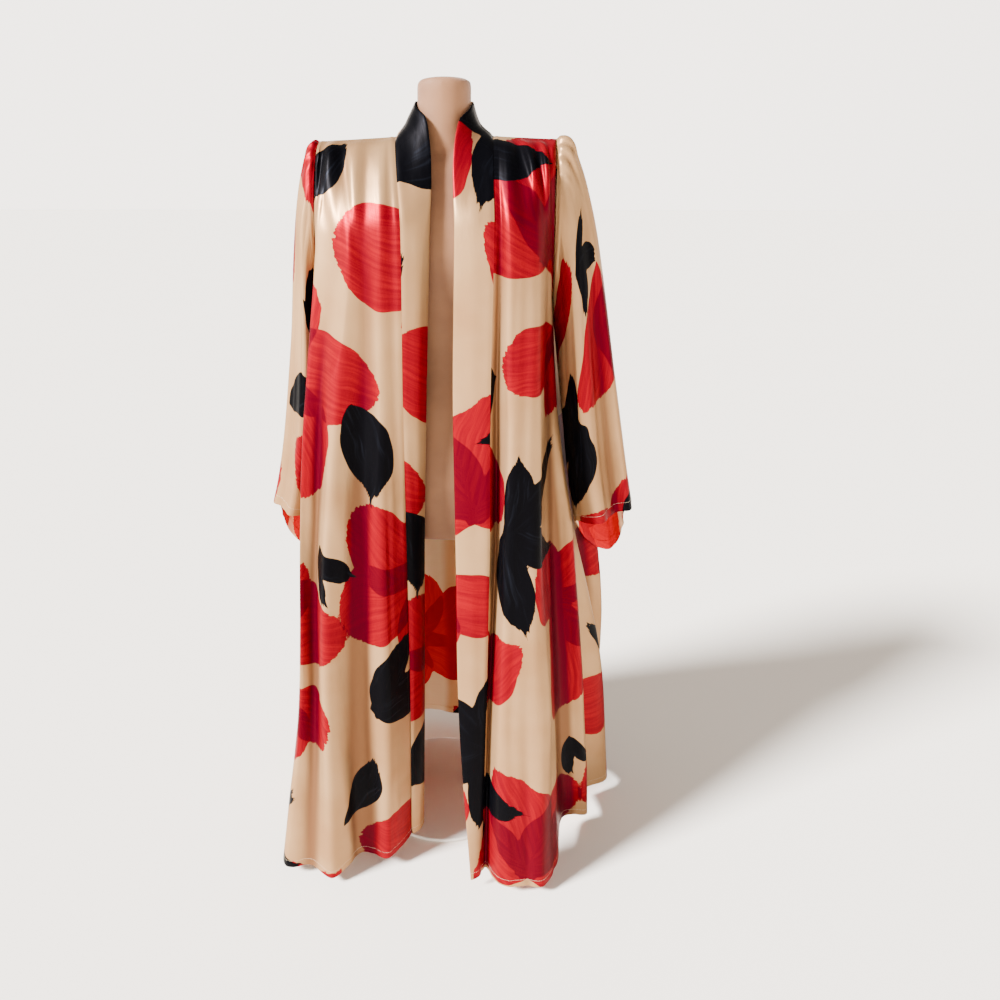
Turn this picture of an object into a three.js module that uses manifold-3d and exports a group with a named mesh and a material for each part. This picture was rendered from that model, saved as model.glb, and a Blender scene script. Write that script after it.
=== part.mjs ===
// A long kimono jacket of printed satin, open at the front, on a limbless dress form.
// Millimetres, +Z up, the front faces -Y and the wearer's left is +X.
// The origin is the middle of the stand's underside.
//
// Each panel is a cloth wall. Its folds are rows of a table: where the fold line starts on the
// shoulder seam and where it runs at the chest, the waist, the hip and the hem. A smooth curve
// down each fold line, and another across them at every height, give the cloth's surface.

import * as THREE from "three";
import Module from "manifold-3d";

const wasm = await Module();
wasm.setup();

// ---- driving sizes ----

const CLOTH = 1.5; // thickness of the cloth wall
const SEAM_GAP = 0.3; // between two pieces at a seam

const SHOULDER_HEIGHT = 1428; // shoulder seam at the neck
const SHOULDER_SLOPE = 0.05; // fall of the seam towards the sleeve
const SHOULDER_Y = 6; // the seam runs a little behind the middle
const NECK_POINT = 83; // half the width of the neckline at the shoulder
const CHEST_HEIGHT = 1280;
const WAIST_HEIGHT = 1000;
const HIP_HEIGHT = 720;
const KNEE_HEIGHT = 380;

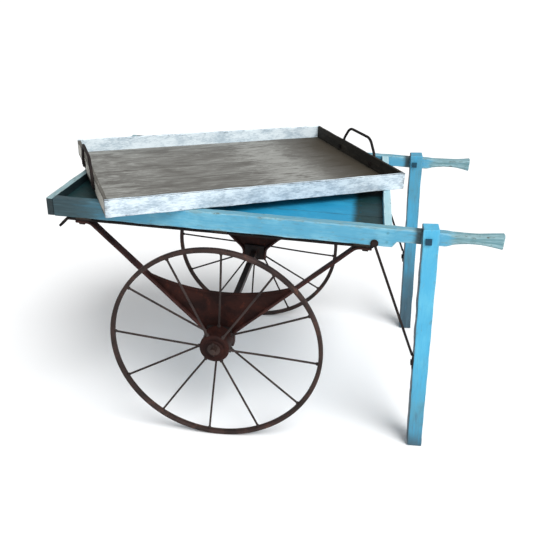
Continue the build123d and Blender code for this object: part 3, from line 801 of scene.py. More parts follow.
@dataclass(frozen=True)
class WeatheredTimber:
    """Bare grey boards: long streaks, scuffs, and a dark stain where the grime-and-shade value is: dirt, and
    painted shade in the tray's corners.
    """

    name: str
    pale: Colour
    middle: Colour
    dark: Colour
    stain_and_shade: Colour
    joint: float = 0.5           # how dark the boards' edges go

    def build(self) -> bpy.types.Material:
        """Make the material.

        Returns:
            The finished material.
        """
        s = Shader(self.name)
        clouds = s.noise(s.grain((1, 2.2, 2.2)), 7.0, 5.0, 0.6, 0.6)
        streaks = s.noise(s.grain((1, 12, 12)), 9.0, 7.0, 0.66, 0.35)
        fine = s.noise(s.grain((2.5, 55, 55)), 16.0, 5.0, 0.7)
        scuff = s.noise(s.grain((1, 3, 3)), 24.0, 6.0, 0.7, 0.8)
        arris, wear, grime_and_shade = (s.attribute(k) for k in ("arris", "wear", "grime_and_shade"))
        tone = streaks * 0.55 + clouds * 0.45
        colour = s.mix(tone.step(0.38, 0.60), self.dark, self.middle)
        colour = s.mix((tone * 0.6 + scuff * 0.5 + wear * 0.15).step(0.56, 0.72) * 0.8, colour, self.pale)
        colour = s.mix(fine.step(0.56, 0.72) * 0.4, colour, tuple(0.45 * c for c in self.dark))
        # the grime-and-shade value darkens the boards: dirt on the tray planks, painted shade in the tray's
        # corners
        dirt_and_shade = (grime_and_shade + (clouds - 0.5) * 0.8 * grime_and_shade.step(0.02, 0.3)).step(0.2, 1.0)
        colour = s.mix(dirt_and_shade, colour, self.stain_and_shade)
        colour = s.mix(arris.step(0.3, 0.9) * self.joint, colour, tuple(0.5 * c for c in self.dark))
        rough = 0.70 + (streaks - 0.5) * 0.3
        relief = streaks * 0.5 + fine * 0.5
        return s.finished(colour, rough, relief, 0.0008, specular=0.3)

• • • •

Stated problem – Set down exactly what runs from the line with "Continue the build123d" to the last line of the data above, including both of those lines and no others.

The solution –
Continue the build123d and Blender code for this object: part 3, from line 801 of scene.py. More parts follow.
@dataclass(frozen=True)
class WeatheredTimber:
    """Bare grey boards: long streaks, scuffs, and a dark stain where the grime-and-shade value is: dirt, and
    painted shade in the tray's corners.
    """

    name: str
    pale: Colour
    middle: Colour
    dark: Colour
    stain_and_shade: Colour
    joint: float = 0.5           # how dark the boards' edges go

    def build(self) -> bpy.types.Material:
        """Make the material.

        Returns:
            The finished material.
        """
        s = Shader(self.name)
        clouds = s.noise(s.grain((1, 2.2, 2.2)), 7.0, 5.0, 0.6, 0.6)
        streaks = s.noise(s.grain((1, 12, 12)), 9.0, 7.0, 0.66, 0.35)
        fine = s.noise(s.grain((2.5, 55, 55)), 16.0, 5.0, 0.7)
        scuff = s.noise(s.grain((1, 3, 3)), 24.0, 6.0, 0.7, 0.8)
        arris, wear, grime_and_shade = (s.attribute(k) for k in ("arris", "wear", "grime_and_shade"))
        tone = streaks * 0.55 + clouds * 0.45
        colour = s.mix(tone.step(0.38, 0.60), self.dark, self.middle)
        colour = s.mix((tone * 0.6 + scuff * 0.5 + wear * 0.15).step(0.56, 0.72) * 0.8, colour, self.pale)
        colour = s.mix(fine.step(0.56, 0.72) * 0.4, colour, tuple(0.45 * c for c in self.dark))
        # the grime-and-shade value darkens the boards: dirt on the tray planks, painted shade in the tray's
        # corners
        dirt_and_shade = (grime_and_shade + (clouds - 0.5) * 0.8 * grime_and_shade.step(0.02, 0.3)).step(0.2, 1.0)
        colour = s.mix(dirt_and_shade, colour, self.stain_and_shade)
        colour = s.mix(arris.step(0.3, 0.9) * self.joint, colour, tuple(0.5 * c for c in self.dark))
        rough = 0.70 + (streaks - 0.5) * 0.3
        relief = streaks * 0.5 + fine * 0.5
        return s.finished(colour, rough, relief, 0.0008, specular=0.3)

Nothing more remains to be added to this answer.